**BRIEF**
Reproduce all the entries precisely.

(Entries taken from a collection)

______

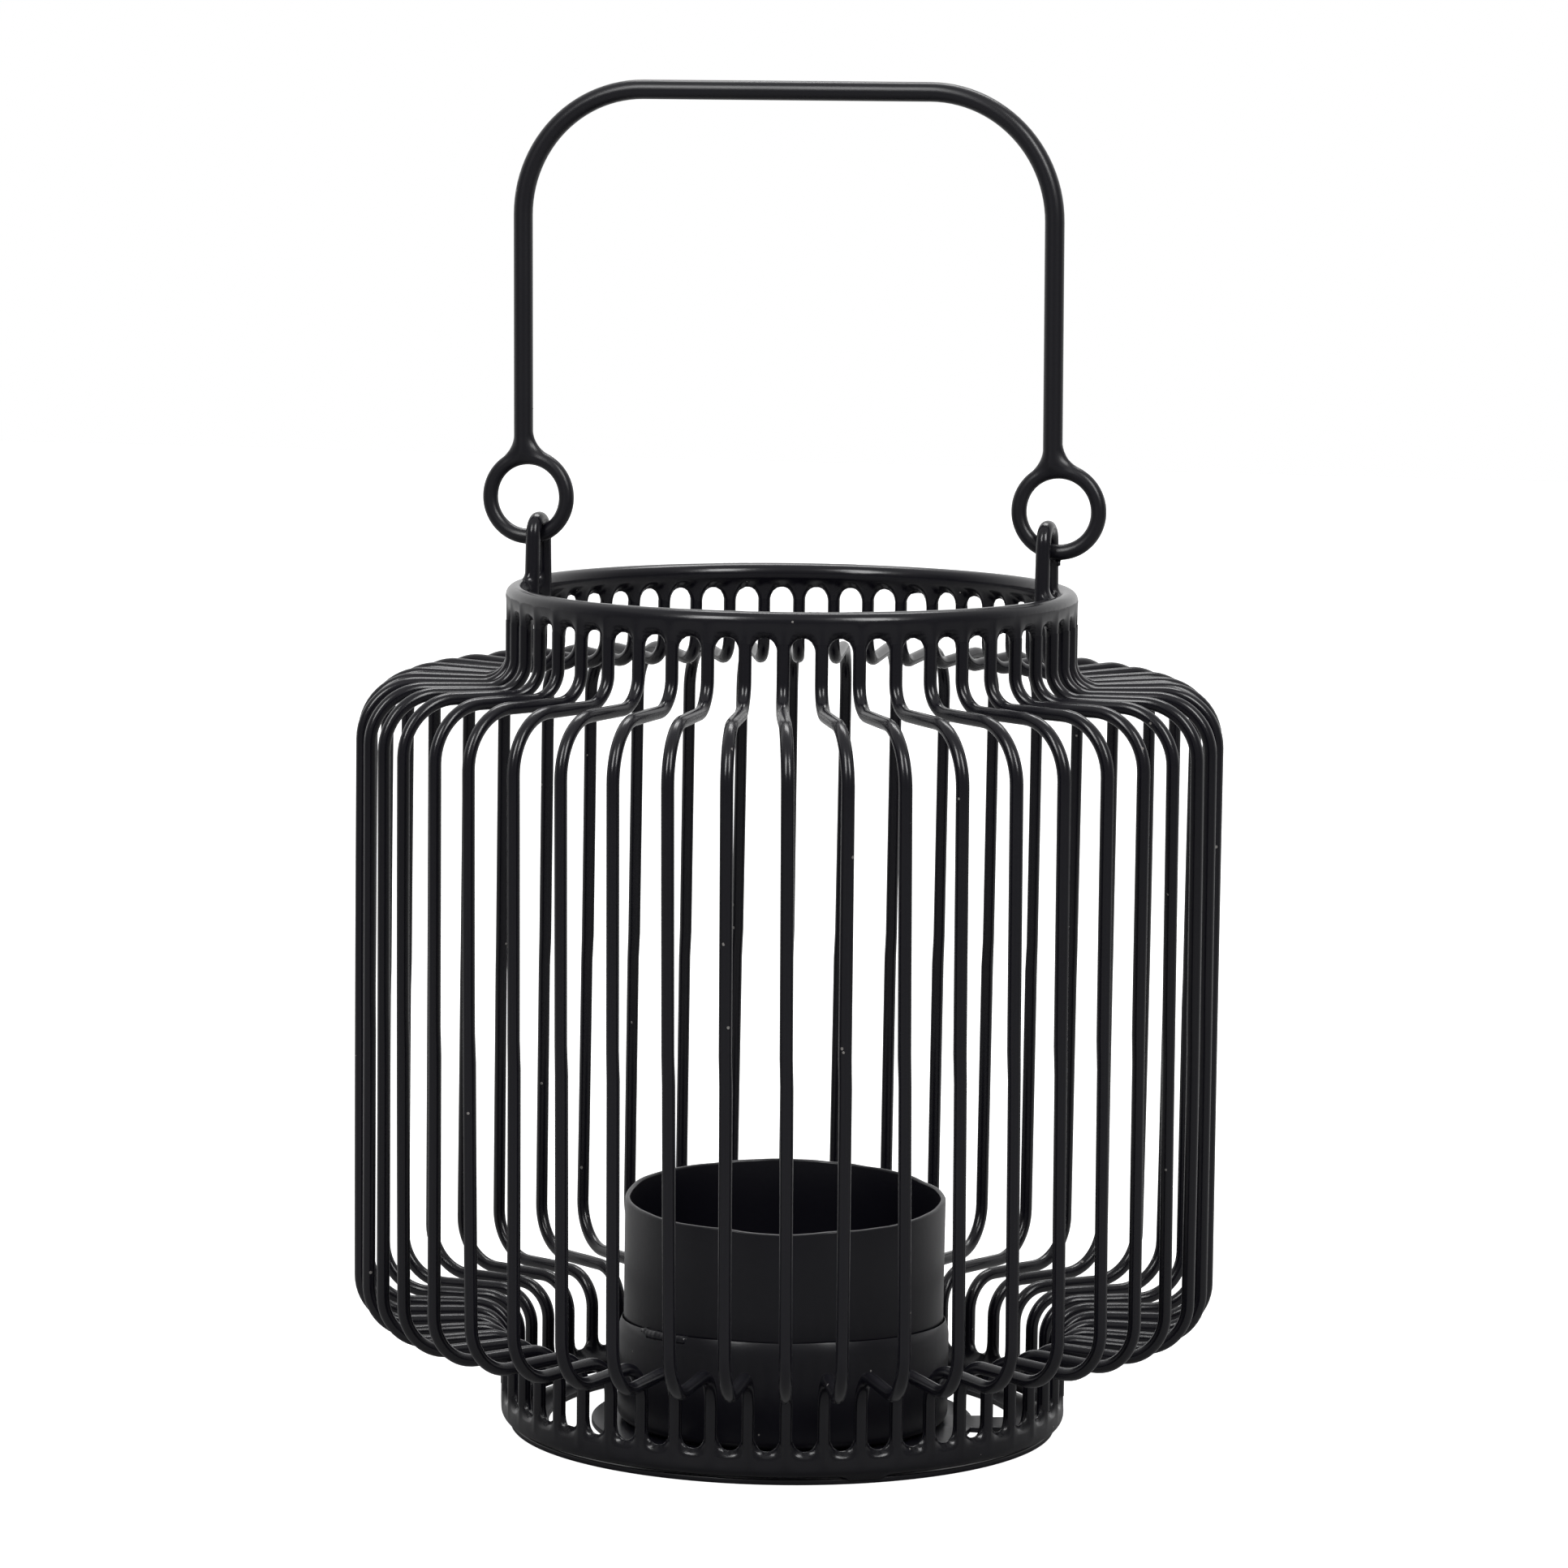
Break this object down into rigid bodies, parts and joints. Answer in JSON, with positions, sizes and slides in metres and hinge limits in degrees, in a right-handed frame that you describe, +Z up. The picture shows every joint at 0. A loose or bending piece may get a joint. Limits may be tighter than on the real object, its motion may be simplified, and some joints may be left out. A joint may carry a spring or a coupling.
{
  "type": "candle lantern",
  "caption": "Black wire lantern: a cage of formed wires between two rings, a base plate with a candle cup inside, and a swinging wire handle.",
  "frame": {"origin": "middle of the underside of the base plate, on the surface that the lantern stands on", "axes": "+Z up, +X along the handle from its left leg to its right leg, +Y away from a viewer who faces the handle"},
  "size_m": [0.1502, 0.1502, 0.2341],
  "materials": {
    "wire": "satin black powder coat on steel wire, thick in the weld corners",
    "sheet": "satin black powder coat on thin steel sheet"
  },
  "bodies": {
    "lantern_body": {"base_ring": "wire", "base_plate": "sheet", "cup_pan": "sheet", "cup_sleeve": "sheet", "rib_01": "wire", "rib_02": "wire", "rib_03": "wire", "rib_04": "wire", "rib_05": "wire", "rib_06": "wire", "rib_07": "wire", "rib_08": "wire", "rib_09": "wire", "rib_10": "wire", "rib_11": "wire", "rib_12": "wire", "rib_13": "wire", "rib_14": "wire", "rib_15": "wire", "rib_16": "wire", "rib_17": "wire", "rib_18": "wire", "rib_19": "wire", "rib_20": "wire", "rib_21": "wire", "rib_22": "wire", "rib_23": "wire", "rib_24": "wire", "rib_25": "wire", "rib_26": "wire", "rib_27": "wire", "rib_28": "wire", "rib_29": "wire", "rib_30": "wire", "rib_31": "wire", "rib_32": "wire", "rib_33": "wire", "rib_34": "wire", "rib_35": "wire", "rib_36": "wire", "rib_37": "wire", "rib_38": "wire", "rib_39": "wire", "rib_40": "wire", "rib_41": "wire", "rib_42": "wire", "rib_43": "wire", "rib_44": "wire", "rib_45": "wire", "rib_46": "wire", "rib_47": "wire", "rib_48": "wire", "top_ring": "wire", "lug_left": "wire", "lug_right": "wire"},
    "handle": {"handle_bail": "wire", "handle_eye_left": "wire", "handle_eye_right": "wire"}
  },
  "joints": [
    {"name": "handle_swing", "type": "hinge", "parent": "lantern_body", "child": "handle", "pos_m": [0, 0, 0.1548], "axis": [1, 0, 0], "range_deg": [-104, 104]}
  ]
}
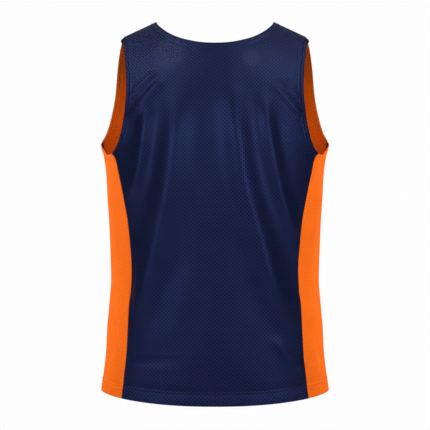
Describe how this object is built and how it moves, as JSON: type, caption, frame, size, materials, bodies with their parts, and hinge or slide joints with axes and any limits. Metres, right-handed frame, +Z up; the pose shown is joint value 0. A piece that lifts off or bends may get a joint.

______

**RESULT OF THIS EXERCISE**
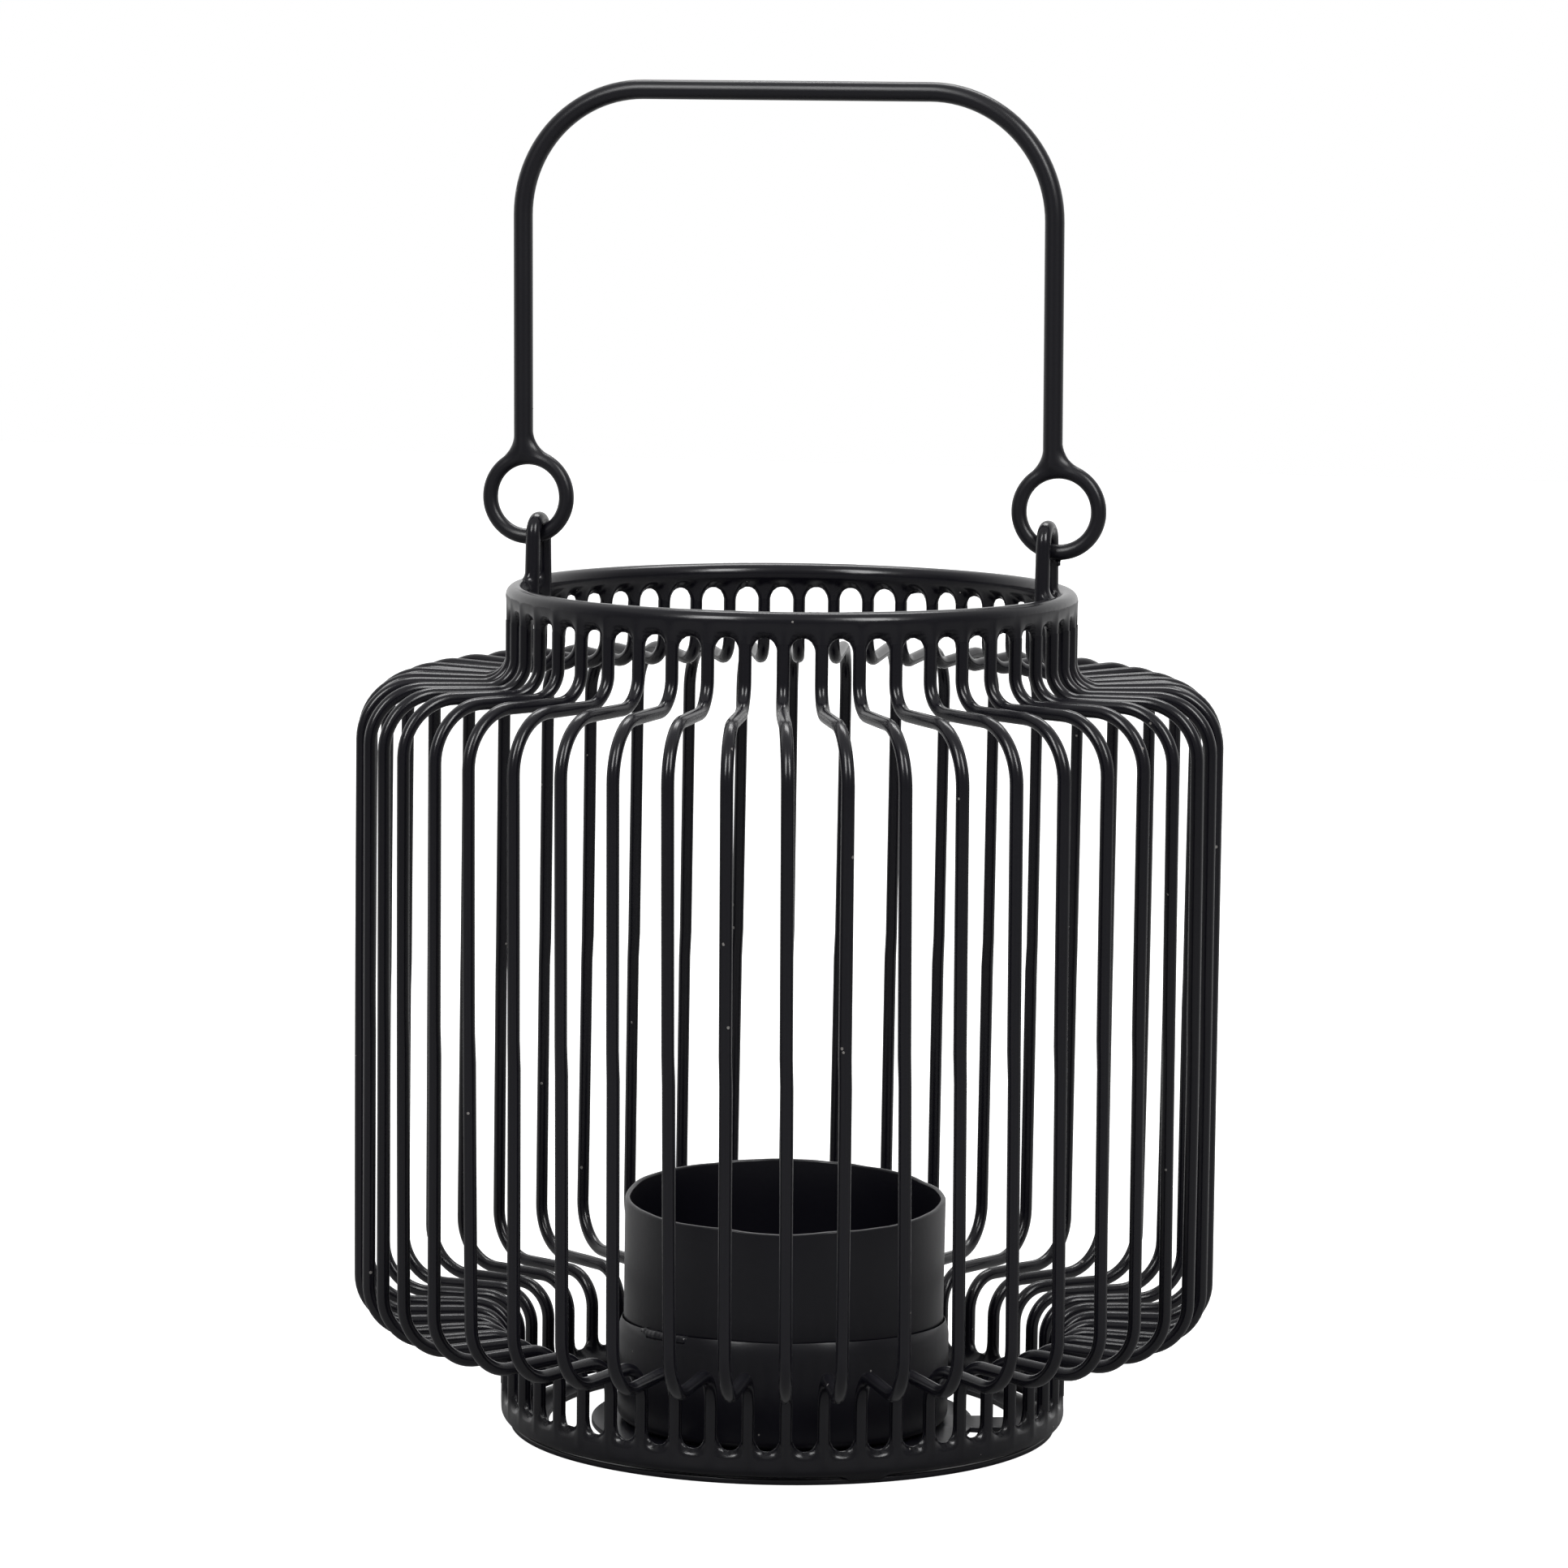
Break this object down into rigid bodies, parts and joints. Answer in JSON, with positions, sizes and slides in metres and hinge limits in degrees, in a right-handed frame that you describe, +Z up. The picture shows every joint at 0. A loose or bending piece may get a joint. Limits may be tighter than on the real object, its motion may be simplified, and some joints may be left out. A joint may carry a spring or a coupling.
{
  "type": "candle lantern",
  "caption": "Black wire lantern: a cage of formed wires between two rings, a base plate with a candle cup inside, and a swinging wire handle.",
  "frame": {"origin": "middle of the underside of the base plate, on the surface that the lantern stands on", "axes": "+Z up, +X along the handle from its left leg to its right leg, +Y away from a viewer who faces the handle"},
  "size_m": [0.1502, 0.1502, 0.2341],
  "materials": {
    "wire": "satin black powder coat on steel wire, thick in the weld corners",
    "sheet": "satin black powder coat on thin steel sheet"
  },
  "bodies": {
    "lantern_body": {"base_ring": "wire", "base_plate": "sheet", "cup_pan": "sheet", "cup_sleeve": "sheet", "rib_01": "wire", "rib_02": "wire", "rib_03": "wire", "rib_04": "wire", "rib_05": "wire", "rib_06": "wire", "rib_07": "wire", "rib_08": "wire", "rib_09": "wire", "rib_10": "wire", "rib_11": "wire", "rib_12": "wire", "rib_13": "wire", "rib_14": "wire", "rib_15": "wire", "rib_16": "wire", "rib_17": "wire", "rib_18": "wire", "rib_19": "wire", "rib_20": "wire", "rib_21": "wire", "rib_22": "wire", "rib_23": "wire", "rib_24": "wire", "rib_25": "wire", "rib_26": "wire", "rib_27": "wire", "rib_28": "wire", "rib_29": "wire", "rib_30": "wire", "rib_31": "wire", "rib_32": "wire", "rib_33": "wire", "rib_34": "wire", "rib_35": "wire", "rib_36": "wire", "rib_37": "wire", "rib_38": "wire", "rib_39": "wire", "rib_40": "wire", "rib_41": "wire", "rib_42": "wire", "rib_43": "wire", "rib_44": "wire", "rib_45": "wire", "rib_46": "wire", "rib_47": "wire", "rib_48": "wire", "top_ring": "wire", "lug_left": "wire", "lug_right": "wire"},
    "handle": {"handle_bail": "wire", "handle_eye_left": "wire", "handle_eye_right": "wire"}
  },
  "joints": [
    {"name": "handle_swing", "type": "hinge", "parent": "lantern_body", "child": "handle", "pos_m": [0, 0, 0.1548], "axis": [1, 0, 0], "range_deg": [-104, 104]}
  ]
}
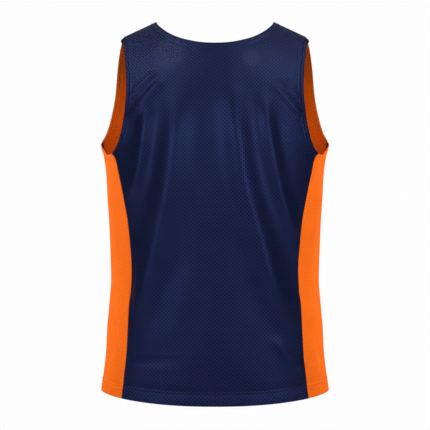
Describe how this object is built and how it moves, as JSON: type, caption, frame, size, materials, bodies with their parts, and hinge or slide joints with axes and any limits. Metres, right-handed frame, +Z up; the pose shown is joint value 0. A piece that lifts off or bends may get a joint.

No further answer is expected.